The rest of the movie plays out in Brooke trying to do everything she can to make Gary realize what he is missing so he will come back to her, and get a hint. Gary takes way to long in realizing his faults and areas he could do better in with the relationship. A game ensues where they both try to "get their way" while at the same time antagonizing each other all the more.
The movie is strong in themes of human nature, commitment, and such when it comes to actual relationships and for that it was very well done. The backfire of this is that it is pretty much all there is to the story. The strength of it lies in the characters of Gary and Brook, and considering the mainstream cast which also features Vincent D'Onofrio, Cole Hauser, Jason Bateman, Ann-Margret and Judy Davis, its really what makes the show.
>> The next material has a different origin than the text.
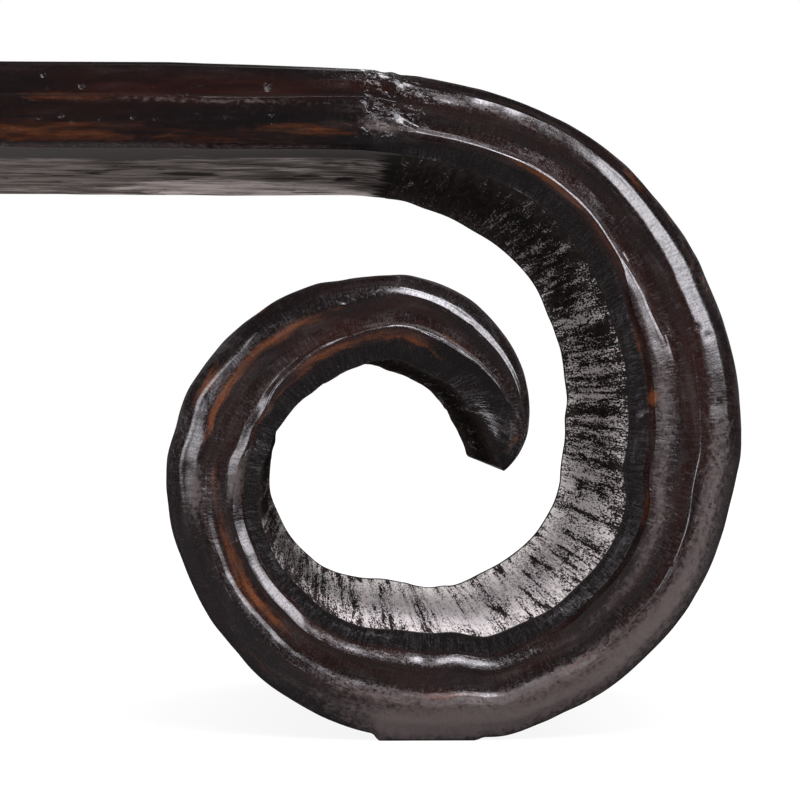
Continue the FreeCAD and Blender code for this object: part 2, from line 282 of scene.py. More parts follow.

Albeit a film that takes place mostly within the walls of the condo they share, the film has some great cinematic appeal in showing some beautiful shots of Chicago as well as a concert scene where Aniston has made her final stand in hoping of reuniting with Gary. Aniston brings her character to life and Vaughn is the ultimate when it comes to a guy who thinks he's misunderstood, but in fact is the one that takes to long to see his own faults in the relationship. Some humor coupled with strong characters and a sometimes almost stalled pacing seems to balance out. The Breakup isn't as strong on comedy as many would naturally assume, but its still worth a viewing."